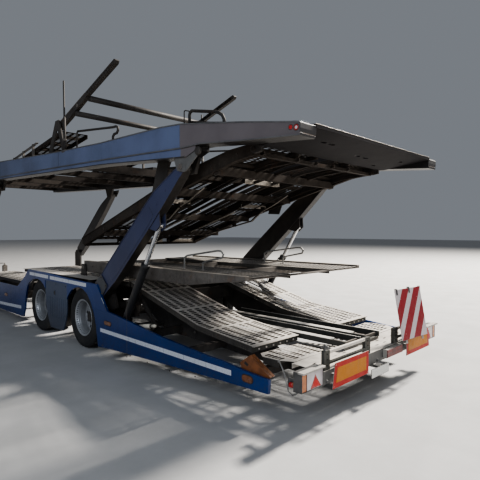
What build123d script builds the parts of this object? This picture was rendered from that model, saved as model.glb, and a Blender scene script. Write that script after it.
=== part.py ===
from build123d import *
import math
import os

# Close-coupled two-axle car transporter trailer with a lifting upper deck.
# Millimetres. +X right, +Y forward to the towing eye, +Z up, floor at Z = 0.
# Side profiles are laid out from the rear axle (Y = 0) and moved by SHIFT_Y at the end,
# so that the origin lies in the middle of the length.

# Driving dimensions
HALF_W = 1275.0          # half of the overall width
SKIN_X = 1271.0          # outer face of the skirts and side beams
SHIFT_Y = -1431.0        # rear axle line to the middle of the length
WHEEL_R = 398.0          # tyre radius
TYRE_W = 205.0           # tyre width
RIM_R = 222.0            # rim seat radius
FLANGE_R = 242.0         # rim flange radius
X_OUTER = 1129.5         # middle of the outer tyre
X_INNER = 881.5          # middle of the inner tyre
AXLE_GAP = 1431.0        # between the two axles
SPINDLE_R = 45.0
EYE_R = 25.0             # towing eye
TRACK_IN = 350.0         # inner edge of every wheel track
TRACK_OUT = 1012.0       # outer edge of every wheel track
ARM_LEN = 2125.0         # pin to pin, all four lift arms
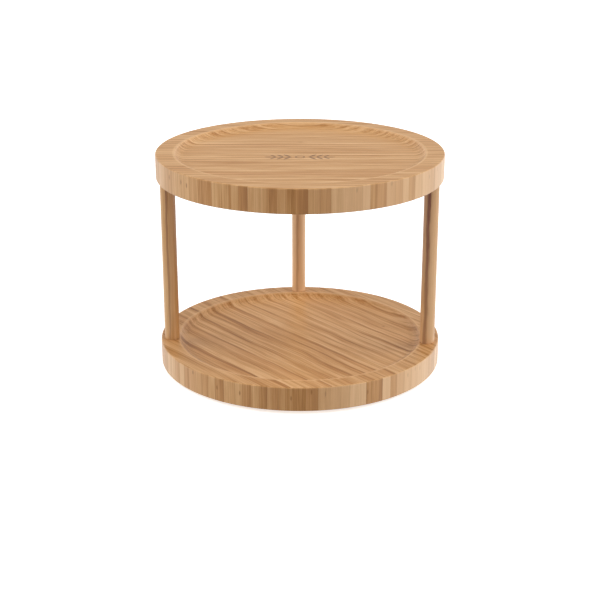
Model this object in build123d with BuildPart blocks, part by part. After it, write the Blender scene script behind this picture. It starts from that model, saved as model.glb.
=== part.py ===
from build123d import *
import os
from math import acos, degrees

# Two-tier bamboo lazy susan turntable.
#
# Two equal round trays stand one above the other on three posts. Under the lower tray, in a
# shallow pocket, a thin ball bearing joins it to a steel foot plate with rubber feet. Units are
# millimetres. +Z is up, the origin is on the axis of rotation at table height, and -Y is the front.

# Trays: a flat rim, a concave cove and a flat dish floor
TRAY_RADIUS = 121.0
TRAY_THICKNESS = 20.5
TRAY_EDGE_FILLET = 1.0
RIM_INNER_RADIUS = 105.0
RIM_ROUND_OVER = 0.6
COVE_WIDTH = 8.3
DISH_DEPTH = 4.5

# Heights of the tiers above the table
TABLE_GAP = 3.0
TIER_GAP = 143.5

# Posts, and what joins them to the trays
POST_DIAMETER = 12.7
POST_EDGE_CHAMFER = 0.3
POST_CIRCLE_RADIUS = 111.6
POST_ANGLES = {"left": 186.0, "right": -11.0, "back": 90.6}
PIN_DIAMETER = 6.0
PIN_HALF_LENGTH = 13.0
PIN_CHAMFER = 0.6
GLUE_GAP = 0.05

# All round, between a screw or a foot's stem and its hole
CLOSE_FIT = 0.05

# Wood screws: countersunk into the posts, pan head through the mount plate
SCREW_DIAMETER = 3.5
SCREW_HEAD_DIAMETER = 7.0
SCREW_TIP_LENGTH = 3.0
COUNTERSINK_TAPER = 45.0
POST_SCREW_LENGTH = 38.0
POST_SCREW_SINK = 0.3
MOUNT_SCREW_LENGTH = 10.8
MOUNT_SCREW_COUNT = 4
MOUNT_SCREW_CIRCLE_RADIUS = 64.5
MOUNT_SCREW_START_ANGLE = 45.0
PAN_HEAD_HEIGHT = 2.2
CROSS_SLOT_LENGTH = 3.6
CROSS_SLOT_WIDTH = 0.9
CROSS_SLOT_DEPTH = 1.2

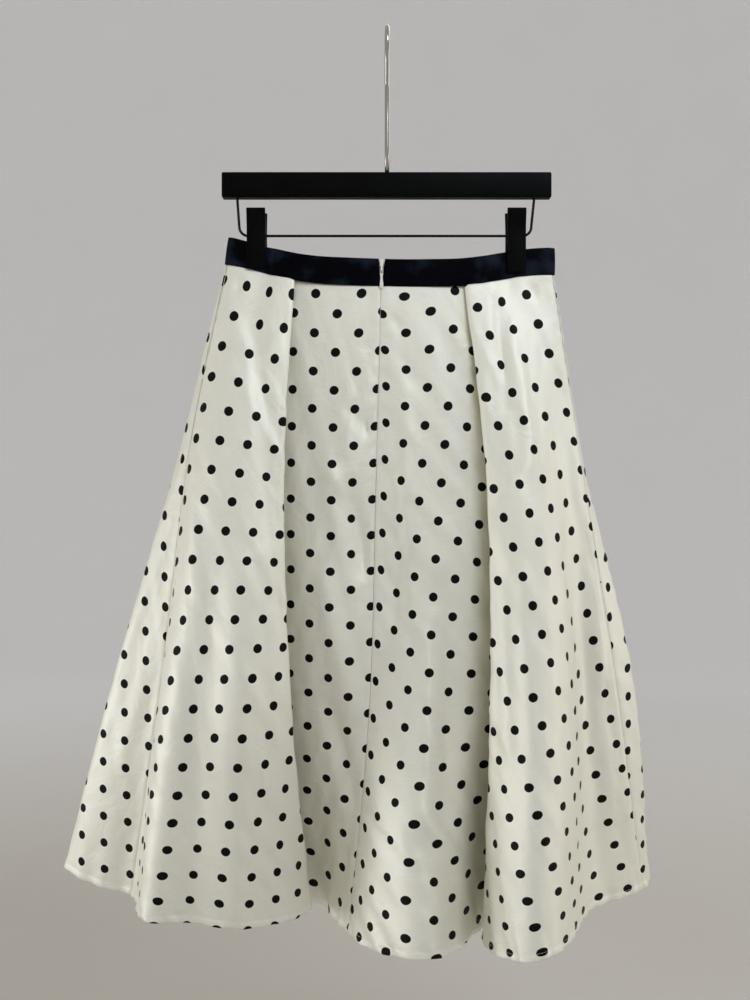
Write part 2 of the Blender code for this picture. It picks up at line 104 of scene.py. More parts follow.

### Exercise goal
Print only the lines from the top of the data above down to the line holding "# so that the", inclusive.

### Result of this exercise
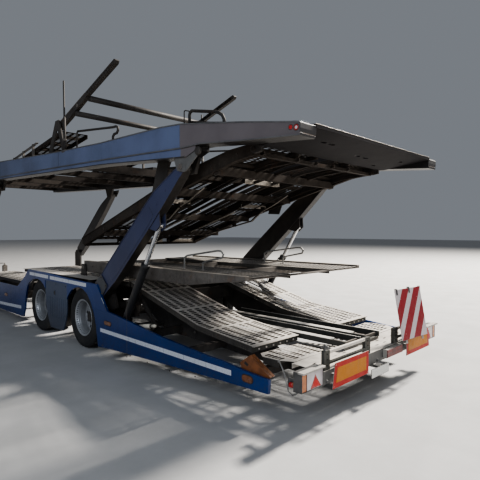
What build123d script builds the parts of this object? This picture was rendered from that model, saved as model.glb, and a Blender scene script. Write that script after it.
=== part.py ===
from build123d import *
import math
import os

# Close-coupled two-axle car transporter trailer with a lifting upper deck.
# Millimetres. +X right, +Y forward to the towing eye, +Z up, floor at Z = 0.
# Side profiles are laid out from the rear axle (Y = 0) and moved by SHIFT_Y at the end,
# so that the origin lies in the middle of the length.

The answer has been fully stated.